I have a multi-step Gitlab CI pipeline, where I’m trying to avoid downloading Hex dependencies multiple times, but I’m struggling with the step where the Docker image is built.
In previous steps, I set MIX_HOME to a _mix folder inside the build structure, to be able to cache it with Gitlab CI cache and to pass it and the _build and deps folders around for use by separate lint and test steps. That works fine, but when I try to re-use said folders for the step that builds a Docker image, it doesn’t work as expected. The relevant parts of my Dockerfile:
FROM hexpm/elixir:1.15.4-erlang-26.0.2-debian-bookworm-20230612-slim AS build
# install build dependencies
RUN apt update -y && apt install -y build-essential curl git
# prepare build dir
WORKDIR /app
# set build ENV
ENV MIX_ENV=prod
ENV MIX_HOME=/app/_mix
# copy Mix dependencies from previous step
COPY _build _mix deps mix.exs mix.lock /app/
COPY config config
# install hex + rebar
RUN mix local.hex --force && \
mix local.rebar --force
RUN mix deps.compile
COPY priv priv
COPY assets assets
COPY lib lib
RUN mix compile
However, despite copying both _build, deps and the MIX_HOME folder, when Docker reaches the mix compile step here, it errors:
Unchecked dependencies for environment prod:
* telemetry_metrics (Hex package)
the dependency is not available, run "mix deps.get"
* phoenix_live_view (Hex package)
the dependency is not available, run "mix deps.get"
[and so on for every package]
Shouldn’t it be finding the packages, since I’ve copied over the deps folder?
I’ve also tried running RUN mix compile --no-deps-check instead, but that just throws different errors like module Ecto.Query is not loaded and could not be found.. So Elixir is truly unable to find said modules.
It seems that copying the aforementioned folders into the Docker environment should work, so what am I missing here?
Are you using the gitlab’s CI cache? And if yes, where this cache is populated in the first place?
I would suggest to drop the _build cache if you compiled these files anywhere else before, because I also had this problem, I ended up dropping cache on “docker in docker” builds since I had some cryptic compile errors.
This solves the external cache problem, but I don’t know why it is failing. Are you using the same user to run your container?
Why don’t you use a release for this? Then you can have a multistage Dockerfile, and keep the running container lean (you don’t need Elixir there, just the libraries and the minimal requirements needed to run the release. Actually, mix phx.gen.release uses that approach and works really well (an the final image is smaller and does not contain anything not needed so it is more secure and faster to copy)
True, it might be (much) easier to simply build the release outside of the Docker-in-Docker environment, and reduce the Dockerfile to just copy that and call it done. That neatly sidesteps the dependency problem. I’ll try that instead.
Edit: Building the release outside the Dockerfile works great. Thanks for the idea.

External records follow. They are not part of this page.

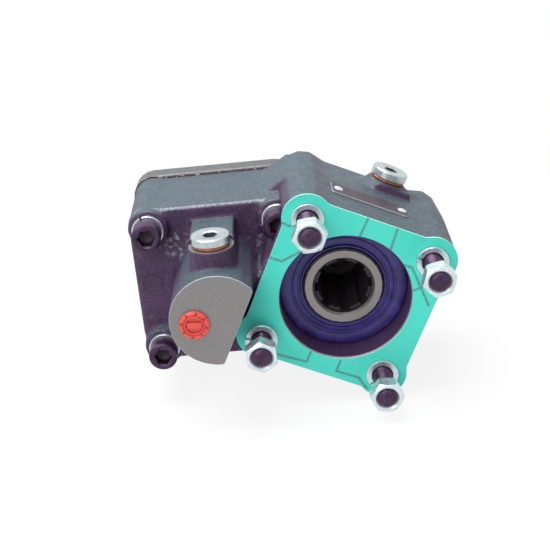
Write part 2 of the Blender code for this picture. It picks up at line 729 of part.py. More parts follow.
def bearing_mesh(size, segments=FINE):
    """A shielded ball bearing as a turned ring, with its front face at y = 0."""
    outer, inner, width = size
    outer_ring = outer - (outer - inner) * 0.22
    inner_ring = inner + (outer - inner) * 0.25
    bore = clear_radius(inner + SPIN_GAP, segments)
    return lathe([
        (bore, 0), (inner_ring, BEARING_SHIELD), (outer_ring, BEARING_SHIELD), (outer, 0),
        (outer, width), (bore, width),
    ], segments)


def output_shaft_mesh():
    """The hollow output shaft in one piece with its gear, splined inside for the pump."""
    front_journal = OUTPUT_FRONT_BEARING[1]
    back_journal = OUTPUT_BACK_BEARING[1]
    collar = front_journal + SHAFT_COLLAR
    back_end = OUTPUT_BACK_SEAT + OUTPUT_BACK_BEARING[2]
    collar_front = OUTPUT_FRONT_SEAT + OUTPUT_FRONT_BEARING[2] + SEAT_GAP
    shaft = lathe([
        (0, SHAFT_FRONT), (front_journal - 0.001, SHAFT_FRONT), (front_journal, SHAFT_FRONT + 0.001),
        (front_journal, collar_front), (collar, collar_front), (collar, OUTPUT_BACK_SEAT - SEAT_GAP),
        (back_journal, OUTPUT_BACK_SEAT - SEAT_GAP), (back_journal, back_end), (0, back_end),
    ])
    phase = CENTRE_ANGLE + math.pi + math.pi / OUTPUT_TEETH
    shaft = join(shaft, prism(gear_outline(OUTPUT_TEETH, phase), GEAR_FRONT, GEAR_BACK))
    mouth = SHAFT_FRONT + SPLINE_START
    bore = lathe([
        (0, SHAFT_FRONT - 0.001), (SPLINE_TIP + MOUTH_CHAMFER, SHAFT_FRONT - 0.001),
        (SPLINE_TIP + MOUTH_CHAMFER, SHAFT_FRONT), (SPLINE_TIP + 0.0002, SHAFT_FRONT + MOUTH_CHAMFER),
        (SPLINE_TIP + 0.0002, mouth), (0, mouth),
    ])
    splines = spline_outline(SPLINE_TEETH, SPLINE_ROOT, SPLINE_TIP, SPLINE_KEY)
    return cut(shaft, bore, prism(splines, mouth - 0.001, back_end + 0.001))


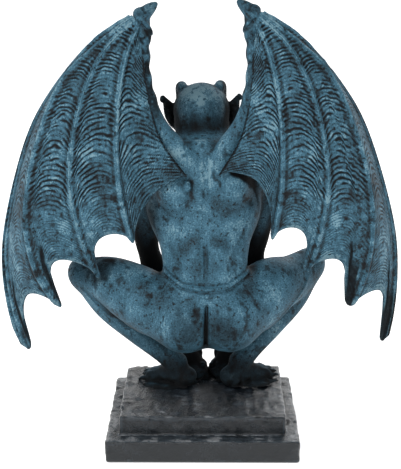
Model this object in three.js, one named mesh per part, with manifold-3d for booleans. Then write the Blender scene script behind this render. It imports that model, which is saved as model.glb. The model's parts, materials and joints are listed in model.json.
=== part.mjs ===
// A table-top gargoyle statue in cast resin: a winged figure crouching on a two-tier stone-look plinth.
// Millimetres, +Z up. The origin is the centre of the plinth's underside. The figure faces +Y.
import * as THREE from 'three';
import { mergeVertices } from 'three/addons/utils/BufferGeometryUtils.js';
import Module from 'manifold-3d';

const wasm = await Module();
wasm.setup();

// Driving dimensions

const plinth = {
  lower: { wide: 144, deep: 126, tall: 18 },
  upper: { wide: 124, deep: 102, tall: 14 },
  bevel: 1.4,
  jointWide: 2.6, // shallow masonry joints cut in the lower tier's two sides
  jointDeep: 1.6,
};
const seatGap = 0.3; // between the figure and the plinth that it is bedded on
const sliver = 0.02; // facets narrower than this are merged into their neighbours
const frontMargin = 3; // from the hands' furthest reach to the upper tier's front edge
const crownHeight = 234; // from the soles to the top of the skull
const leanDegrees = 1.6; // the figure leans this much towards its left, as the casting does
const offCentre = 4.5; // and stands this far to the right of the plinth's middle
const splayDegrees = { left: 25, right: 41 }; // how far each thigh turns forward from straight sideways
const wingSpread = { left: 1.03, right: 0.96 }; // reach of each wing against the drawn one
const kneeHigh = { left: 89, right: 86.5 };
const thighLift = { left: 3.8, right: -1.5 }; // of the thigh's top, near the knee
const elbowOut = { left: 6, right: 0 }; // how far each elbow stands out from the drawn one
const wingHalfThick = { membrane: 1.5, rib: 2.9, ribFront: 2.1 };

// The figure is drawn in units of its own: x from its midline, y forward, z up from the soles.
const drawnHeight = 234;
const drawnHandReach = 48;
const unit = crownHeight / drawnHeight;
const plinthTop = plinth.lower.tall + plinth.upper.tall;

// Geometry helpers

const vec = (p) => new THREE.Vector3(p[0], p[1], p[2]);

// A closed skin over rings of points, each counterclockwise seen from the end, and a point closing each end.
function skin(rings, first, last) {
  const sides = rings[0].length;
  const points = [...rings.flat(), first, last];
  const start = points.length - 2;
  const index = [];
  for (let r = 0; r + 1 < rings.length; r++) {
    for (let s = 0; s < sides; s++) {
      const a = r * sides + s;
      const b = r * sides + ((s + 1) % sides);
      index.push(a, b, b + sides, a, b + sides, a + sides);
    }
  }
  const top = (rings.length - 1) * sides;
  for (let s = 0; s < sides; s++) {
    const next = (s + 1) % sides;
    index.push(start, next, s, start + 1, top + s, top + next);
  }
  return new THREE.BufferGeometry().setFromPoints(points).setIndex(index);
}

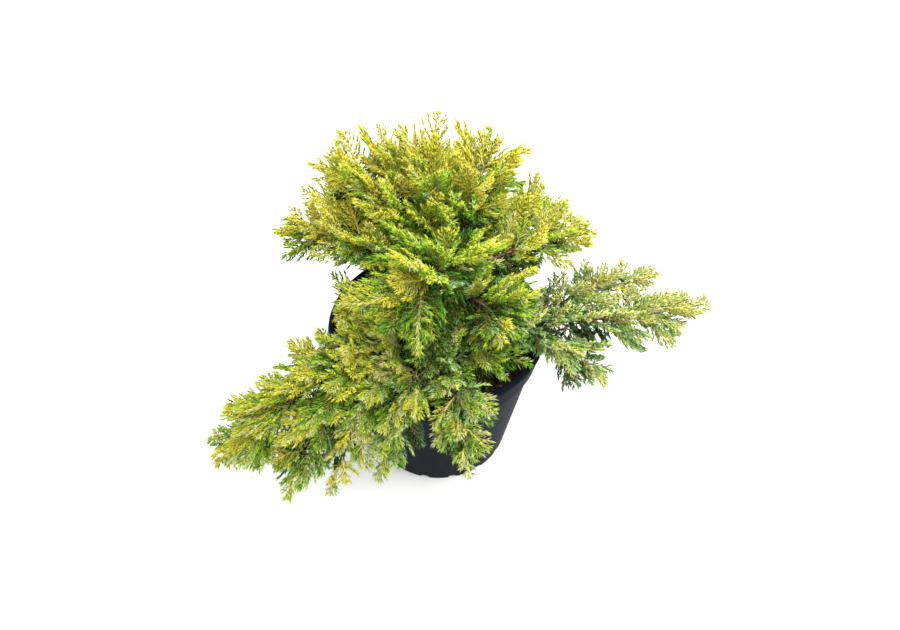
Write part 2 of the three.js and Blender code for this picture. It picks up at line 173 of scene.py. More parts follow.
# The outline that a twig with its sprays fills, and that of a side spray: places along it and
# aside from it as shares of its length, and its thickness.
TWIG_OUTLINE = ((0.36, 0.021), (0.5, 0.1764), (0.59, 0.0714), (0.79, 0.168))
TWIG_THICKNESS = 2.6
SIDE_OUTLINE = ((0.42, 0.28), (0.47, 0.1064), (0.75, 0.2016))
SIDE_THICKNESS = 1.8
OUTLINE_MIDDLE = (0.15, 0.25, 0.4, 0.6, 0.8)

# How clear the outlines stay of other foliage, of limbs and of the pot, in millimetres.
SPACE_MARGIN = 1.2
LIMB_MARGIN = 0.6
POT_MARGIN = 1.5
POT_BESIDE = 3.0  # how far beside the collar a point counts as outside the pot
LINE_POINTS = 13
POINTS_AT_ONCE = 2000

# Finer shoots: how far they may stray into the foliage of other boughs, and how far past their
# bough's tip or past their own root they may stand out from the pot's axis, in millimetres.
TWIG_STRAY = 14.0
INNER_STRAY = 40.0
SPRAY_STRAY = 42.0
REACH_MARGIN = 14.0
SPRAY_REACH = 6.0
SHOOT_SIZES = (1.0, 0.8, 0.6, 0.42)  # what one is cut to until it fits

# At these shares of a finer shoot: how much clearer of the pot it stays than an outline does.
POT_CLEARANCES = ((1.0, 3.0), (0.6, 2.0), (0.3, 0.0))


@dataclass
class ShootRule:
    """How finer shoots leave the shoots before them."""

    spacing: float  # millimetres between two of them
    span: tuple  # the shares of the parent between which they grow
    crowd: float  # over 1 where they stand closer towards the parent's root
    open: tuple  # degrees from the parent, at its root and at its tip
    length: tuple  # millimetres, the shortest and the longest
    share: float  # the longest one's length, as a share of the parent's
    taper: float  # how much shorter they are at the parent's tip
    vary: tuple  # what a length is multiplied by, at least and at most
    scatter: float  # degrees out of the parent's plane, or all round where it is 180
    hook: float  # how far one curves back towards the parent's heading
    lift: float  # how far its tip rises
    past: float  # millimetres that it may reach past the parent's tip
    lead: float  # millimetres more for the few that outgrow the others
    whim: float  # how much its goldenness strays from its parent's


@dataclass
class NeedleRule:
    """How needles stand round a shoot, in whorls of three."""

    spacing: float  # millimetres between whorls
    start: float  # the share of the shoot where they begin
    length: tuple  # millimetres, at the shoot's root and at its tip
    width: float
    open: tuple  # degrees from the shoot, at its root and at its tip


ALL_ROUND = 180

# The twigs that leave a stem, the shoots that leave a bare bough, and the sprays on all of them.
TWIG_RULE = ShootRule(
    spacing=4.5, span=(0.0, 0.97), crowd=1.35, open=(70, 34), length=(14, 90), share=1.0, taper=0.1,
    vary=(0.55, 0.95), scatter=ALL_ROUND, hook=0.2, lift=0.06, past=6, lead=18, whim=0.26,
)
INNER_RULE = ShootRule(
    spacing=4.4, span=(0.25, 1.0), crowd=1.0, open=(80, 60), length=(18, 58), share=1.0, taper=0.0,
    vary=(0.5, 1.0), scatter=ALL_ROUND, hook=0.2, lift=0.1, past=30, lead=13, whim=0.12,
)
SPRAY_RULE = ShootRule(
    spacing=3.3, span=(0.08, 0.96), crowd=1.0, open=(56, 28), length=(4, 36), share=0.53, taper=0.84,
    vary=(0.8, 1.1), scatter=18, hook=0.3, lift=0.04, past=2, lead=5, whim=0.08,
)
LAYERED = 0.7  # how far the twigs round a stem stand out above and below it
LEADERS = 0.18  # the share of the shoots that outgrow the others
LEADER_GAIN = 1.25  # a leader's length, as a multiple of another shoot's
SHOOT_PLACES = (0.2, 0.8)  # where in its own stretch of the parent a shoot may leave
SHOOT_ROLL = 0.3  # radians that one strays from its place round a stem
SHOOT_WANDER = 6.0  # degrees that it opens more or less
SHOOT_AHEAD = 0.85  # how much of its length takes it past its parent's tip
SHOOT_EASE = 0.35  # how much of its sag its run makes up for
TWIG_LEAN = 0.7  # how far a twig's plane leans out of the level
SPRAY_LEAN = (0.9, 0.5)  # how far a spray's plane keeps to its parent's and leans out of it
TWIG_BOW = 0.05  # how far a forking twig bends sideways and upwards
END_TWIG = 30.0  # how long the twig is that goes on from a stem's tip
END_TWIG_LIFT = 0.06

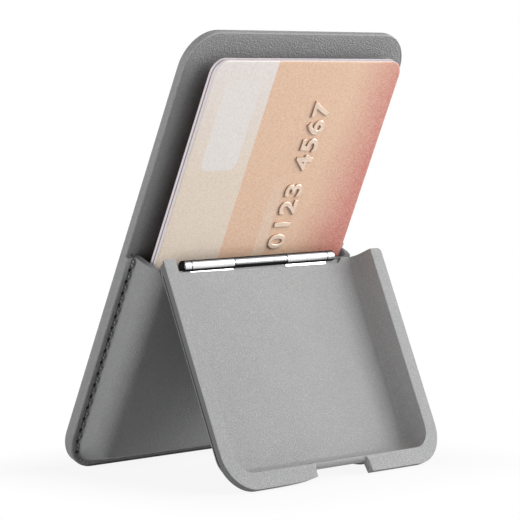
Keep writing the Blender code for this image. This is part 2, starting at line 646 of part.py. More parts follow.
def stand_on_origin(frame):
    """Moves the frame so that the middle of the bottom of the wallet's box is at the origin."""
    bpy.context.view_layer.update()
    graph = bpy.context.evaluated_depsgraph_get()
    corners = []
    for item in bpy.context.scene.objects:
        if item.type in {"MESH", "CURVE"} and not item.hide_render:
            solid = item.evaluated_get(graph)
            mesh = solid.to_mesh()
            corners += [solid.matrix_world @ vert.co for vert in mesh.vertices]
            solid.to_mesh_clear()
    low = [min(corner[axis] for corner in corners) for axis in range(3)]
    high = [max(corner[axis] for corner in corners) for axis in range(3)]
    frame.location = (-(low[0] + high[0]) / 2, -(low[1] + high[1]) / 2, -low[2])


def build():
    clear_scene()
    frame = empty("wallet_frame", turn_x=math.pi / 2 + LEAN)
    pivot = empty("lid_pivot", frame, (0, HINGE_HEIGHT, HINGE_DEPTH), OPEN_ANGLE)
    back_cover(frame)
    core_board(frame)
    phone_magnets(frame)
    plate_front(frame)
    pocket(frame)
    for side, word in ((-1, "left"), (1, "right")):
        thread("seam_thread_" + word, frame, side)
    hinge(frame, pivot)
    lid(pivot)
    cards(frame)
    stand_on_origin(frame)
    bpy.context.view_layer.update()


build()
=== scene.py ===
# %% [markdown]
# # A magnetic phone wallet, dressed for its picture
#
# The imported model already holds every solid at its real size. This script gives the wallet its looks: soft
# moulded leather, sewn seams, a polished hinge and two printed cards. Each new piece is a surface that numpy
# works out in one go, in the plane of the leather that it belongs to, and is then carried to its place.

# %% Load the fixed model
import json
import math

import bmesh
import bpy
import numpy as np
from mathutils import Matrix, Vector


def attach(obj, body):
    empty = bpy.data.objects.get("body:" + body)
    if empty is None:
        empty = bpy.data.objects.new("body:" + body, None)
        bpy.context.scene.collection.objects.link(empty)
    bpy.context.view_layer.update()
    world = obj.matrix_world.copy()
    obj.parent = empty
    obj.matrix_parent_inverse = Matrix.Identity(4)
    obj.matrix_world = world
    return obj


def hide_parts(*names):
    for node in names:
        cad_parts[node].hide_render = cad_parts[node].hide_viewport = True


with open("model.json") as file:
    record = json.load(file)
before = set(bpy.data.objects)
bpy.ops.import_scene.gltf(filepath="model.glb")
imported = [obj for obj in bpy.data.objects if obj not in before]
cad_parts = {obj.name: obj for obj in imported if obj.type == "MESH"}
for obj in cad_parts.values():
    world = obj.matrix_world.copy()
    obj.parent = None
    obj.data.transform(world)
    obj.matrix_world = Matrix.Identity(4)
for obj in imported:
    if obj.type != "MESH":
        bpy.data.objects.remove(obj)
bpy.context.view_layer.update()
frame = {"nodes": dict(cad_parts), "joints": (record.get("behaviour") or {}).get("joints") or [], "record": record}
scene = bpy.context.scene

# %% [markdown]
# ## Two flat worlds
#
# A wallet maker draws each piece flat on the bench, and so does this script. The plate has its own frame: x
# across, y up the plate, z out of the card side. The lid has another, which starts at the hinge pin: y runs
# down the lid and z points out of its back. All sizes are millimetres. One matrix for each frame carries a
# finished shape to its place, and both come from the hinge joint and the phone's mounting face.

# %% Frames of the plate and the lid
MM = 0.001
HINGE_HEIGHT = 48.0
HINGE_DEPTH = 6.0

joint = frame["joints"][0]
mount = frame["record"]["mounts"][0]
lean = math.atan2(mount["axis"][2], mount["axis"][1])
open_angle = -math.radians(joint["range_deg"][0])
pin = Matrix.Translation(Vector(joint["pos_m"]))
millimetres = Matrix.Scale(MM, 4)

PLATE = pin @ Matrix.Rotation(math.pi / 2 + lean, 4, "X") @ millimetres @ Matrix.Translation(
    (0, -HINGE_HEIGHT, -HINGE_DEPTH))
LID = pin @ Matrix.Rotation(math.pi / 2 + lean + open_angle, 4, "X") @ millimetres
print("lean", round(math.degrees(lean), 1), "lid open", round(math.degrees(open_angle), 1))

# %% Sizes of the whole wallet
WIDTH = 63.2
HEIGHT = 95.2
CORNER = 7.8
HALF = WIDTH / 2

# %% [markdown]
# ## From arrays to a piece
#
# A surface is an array of points, rows by columns. Its faces are the same for every grid, so one function
# makes them, and another turns arrays into an object that rides on a body of the wallet.

# %% Grid faces and mesh objects
CUT_ANGLE = math.radians(50)


def grid_faces(rows, columns, wrap_columns=False):
    """Quads of a grid whose points are numbered row by row, as an array of four numbers a face."""
    here = np.arange(rows - 1)[:, None] * columns
    c = np.arange(columns if wrap_columns else columns - 1)[None, :]
    below, beside = here + columns, (c + 1) % columns
    return np.stack([here + c, here + beside, below + beside, below + c], -1).reshape(-1, 4)


def capped_faces(rows, columns):
    """Faces of a tube whose rows are rings, with one flat face over each end."""
    last = (rows - 1) * columns
    return list(grid_faces(rows, columns, wrap_columns=True)) + [range(columns), range(last, last + columns)]


def welded(name, points, faces, weld, paint=None):
    """A mesh from arrays, with its doubled seams joined and all its faces turned the same way round."""
    mesh = bpy.data.meshes.new(name)
    mesh.from_pydata(np.reshape(points, (-1, 3)).tolist(), [], [tuple(face) for face in faces])
    if paint is not None:
        mesh.polygons.foreach_set("material_index", np.asarray(paint).astype(np.int32))
    bm = bmesh.new()
    bm.from_mesh(mesh)
    bmesh.ops.remove_doubles(bm, verts=bm.verts, dist=weld)
    bmesh.ops.dissolve_degenerate(bm, edges=bm.edges, dist=weld)
    bmesh.ops.recalc_face_normals(bm, faces=bm.faces)
    bm.to_mesh(mesh)
    bm.free()
    return mesh


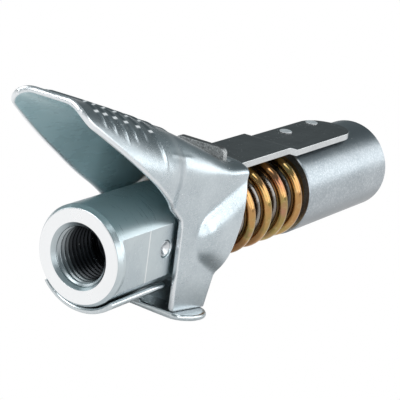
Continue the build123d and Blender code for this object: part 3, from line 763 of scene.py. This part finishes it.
def cheek_crease(u, w):
    """Fine raised line on each cheek, a tent in section, from under the last ribs towards the crown."""
    span = np.clip((u - CREASE[0][0]) / (CREASE[1][0] - CREASE[0][0]), 0, 1)
    line = CREASE[0][1] + (CREASE[1][1] - CREASE[0][1]) * span
    ends = np.clip(4 * span, 0, 1) * np.clip(4 * (1 - span), 0, 1)
    return CREASE_HEIGHT * ends * np.clip(1 - np.abs(np.abs(w) - line) / CREASE_HALF_WIDTH, 0, 1)


def falling_off(index, span, reach):
    """1 from the first to the last of the span, falling in a straight line to 0 at the reach beyond."""
    return np.clip(1 - np.maximum(np.maximum(span[0] - index, index - span[1]), 0) / reach, 0, 1)


def fit_slot(u, w):
    """Draws the grid's nearest rows and columns onto the slot's sides; also gives which ones these are."""
    rows, columns = u.shape
    middle = columns // 2
    row_index = np.arange(rows)[:, None]
    column_index = np.arange(columns)[None, :]
    place = skin_point(u, w)
    crown_x = place[rows // 2 :, middle, 0]
    slot_rows = [int(np.argmin(np.abs(crown_x - x))) + rows // 2 for x in SLOT]
    first_column = int(np.argmin(np.abs(place[slot_rows[0], :middle, 1] + SLOT_HALF_WIDTH)))
    slot_columns = [first_column, columns - 1 - first_column]
    in_rows = falling_off(row_index, slot_rows, SLOT_DRAW_FADE)
    in_columns = falling_off(column_index, slot_columns, SLOT_DRAW_FADE)
    row_draw = min(SLOT_DRAW, slot_rows[1] - slot_rows[0])
    for _ in range(3):
        place = skin_point(u, w)
        for row, x in zip(slot_rows, SLOT):
            u = u + falling_off(row_index, (row, row), row_draw) * in_columns * (x - place[row, :, 0])
        for column in slot_columns:
            gap = np.sign(column - middle) * SLOT_HALF_WIDTH - place[:, column, 1]
            w = w + falling_off(column_index, (column, column), SLOT_DRAW) * in_rows * gap[:, None]
    return u, w, slot_rows, slot_columns


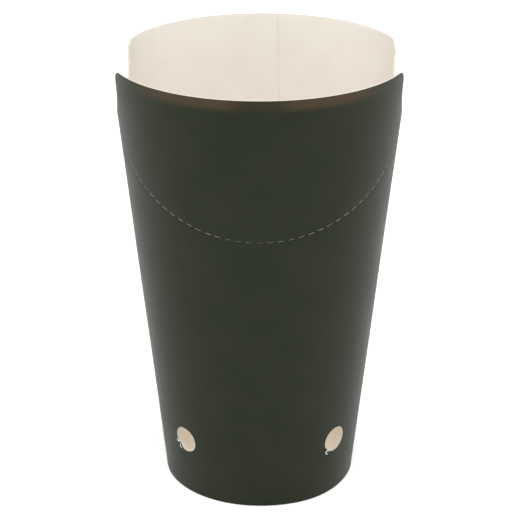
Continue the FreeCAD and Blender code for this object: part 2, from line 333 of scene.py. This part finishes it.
def fill(outline, holes, spacing):
    """Points and triangles that fill a flat outline, rows close together beside the crease."""
    rim = np.array(outline + [p for hole in holes for p in hole])
    low, high = rim.min(0), rim.max(0)
    grid = []
    step = spacing * math.sqrt(0.75)
    for j in range(int((high[1] - low[1]) / step) + 1):
        x = np.arange(low[0] + (j % 2) * spacing / 2, high[0], spacing)
        grid.append(np.stack([x, np.full(len(x), low[1] + j * step)], -1))
    grid = np.concatenate(grid)
    height = crease_height(np.degrees(grid[:, 0] / ARC))
    grid = grid[np.abs(grid[:, 1] - height) > CREASE_BAND + 0.3 * spacing]
    for offset, pitch in CREASE_ROWS:
        x = np.arange(low[0], high[0], pitch)
        for sign in (-1, 1):
            z = crease_height(np.degrees(x / ARC)) + sign * offset
            grid = np.concatenate([grid, np.stack([x, z], -1)])
    grid = grid[inside(grid, outline)]
    for hole in holes:
        grid = grid[~inside(grid, hole)]
    near = nearest(grid, rim)
    beside = np.abs(grid[:, 1] - crease_height(np.degrees(grid[:, 0] / ARC))) < CREASE_BAND
    grid = grid[near > np.where(beside, 0.3, 0.45 * spacing)]
    corners = [Vector(p) for p in np.concatenate([rim, grid])]
    edges = []
    first = 0
    for loop in [outline] + holes:
        edges += [(first + i, first + (i + 1) % len(loop)) for i in range(len(loop))]
        first += len(loop)
    points, _, faces, _, _, _ = geometry.delaunay_2d_cdt(corners, edges, [], 0, 1e-4)
    points = np.array([tuple(p) for p in points])
    faces = np.array([f for f in faces if len(f) == 3])
    middle = points[faces].mean(1)
    keep = inside(middle, outline)
    for hole in holes:
        keep &= ~inside(middle, hole)
    a, b, c = (points[faces[:, i]] for i in range(3))
    area = (b[:, 0] - a[:, 0]) * (c[:, 1] - a[:, 1]) - (b[:, 1] - a[:, 1]) * (c[:, 0] - a[:, 0])
    faces[area < 0] = faces[area < 0][:, ::-1]
    return points, faces[keep & (np.abs(area) > 1e-5)]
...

It’s probably not worth mentioning now but your cache key being static would mean every build that uses marsvin_mix_install would try to share the same cache. That’s every commit on every branch.
I use the variable $CI_COMMIT_REF_NAME which creates a cache for each branch. A good visual primer is A visual guide to GitLab CI/CD caching | GitLab to understand the various strategies. A single key may be fine if you don’t branch at all since I think later commits drop earlier jobs.
You can also do print debugging by adding RUN ls -al cache/directory to output contents in the logs. Its hacky as hell and there may be better approaches like setting up a runner locally. You could also do stuff like that in the .gitlab-ci.yml script or before script sections.
Just reviewing your .gitlab-ci.yml. In marsvin_build you have both needs: and dependencies: . This might work just fine, but Gitlab recommends not having both in the same layer: CI/CD YAML syntax reference | GitLab, as one relies on current stage, and the other relies on previous build stage. IDK if that changes anything, but thanks for sharing your scripts.